Pricing

Overcoming Proxy Restrictions for Web Crawlers in Python

In this article, we explore how to set up a ProxyHandler proxy for urllib2 and modify the code to overcome these restrictions, allowing us to successfully download images from a forum and save them locally.

Those who have worked on web crawlers would know that Python's urllib2 is very convenient to use. With just a few lines of code, you can easily obtain the source code of a website:

#coding=utf-8
import urllib
import urllib2
import re

url = "http://wetest.qq.com"
request = urllib2.Request(url)
page = urllib2.urlopen(url)
html = page.read()
print html

 

Finally, you can get the desired information by using certain regular expressions to match and parse the returned response content.

However, this method may not work for some external websites in office and development networks.

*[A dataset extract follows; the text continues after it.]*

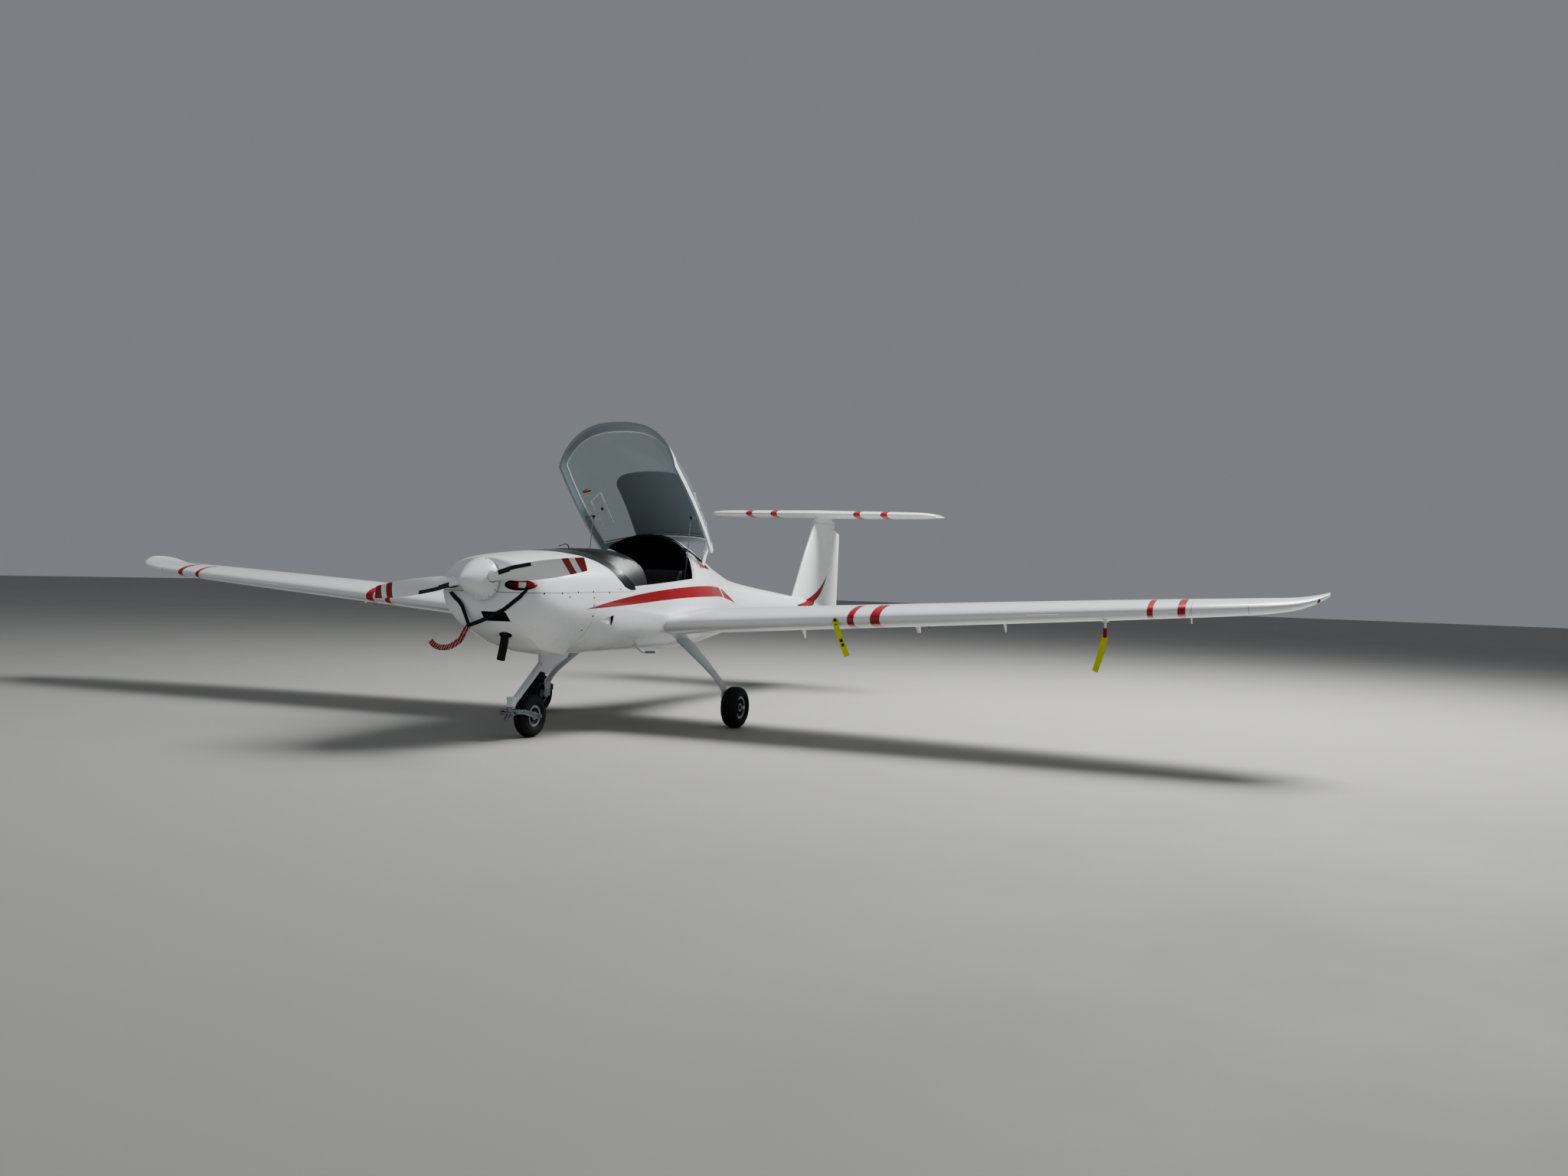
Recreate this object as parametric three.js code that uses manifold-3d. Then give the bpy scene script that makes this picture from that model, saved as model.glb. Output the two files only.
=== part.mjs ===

For example, when trying to access http://tieba.baidu.com/p/2460150866, a 10060 error code is reported, indicating a connection failure.

#coding=utf-8
import urllib
import urllib2
import re

url = "http://tieba.baidu.com/p/2460150866"
request = urllib2.Request(url)
page = urllib2.urlopen(url)
html = page.read()
print html

 

After execution, the error message screenshot is as follows:

To analyze the cause of this issue, the following steps were taken:

1. Entering the URL in a browser can open the website normally, indicating that the site is accessible.

2. Running the same script on the company's experience network works fine, indicating that there is no problem with the script itself.

Based on these two steps, it is preliminarily determined that the issue is caused by the company's access policy restrictions for external websites. Therefore, I looked up how to set a ProxyHandler proxy for urllib2 and modified the code as follows:

#coding=utf-8
import urllib
import urllib2
import re

# The proxy address and port:
proxy_info = { 'host' : 'web-proxy.oa.com','port' : 8080 }

# We create a handler for the proxy
proxy_support = urllib2.ProxyHandler({"http" : "http://%(host)s:%(port)d" % proxy_info})

# We create an opener which uses this handler:
opener = urllib2.build_opener(proxy_support)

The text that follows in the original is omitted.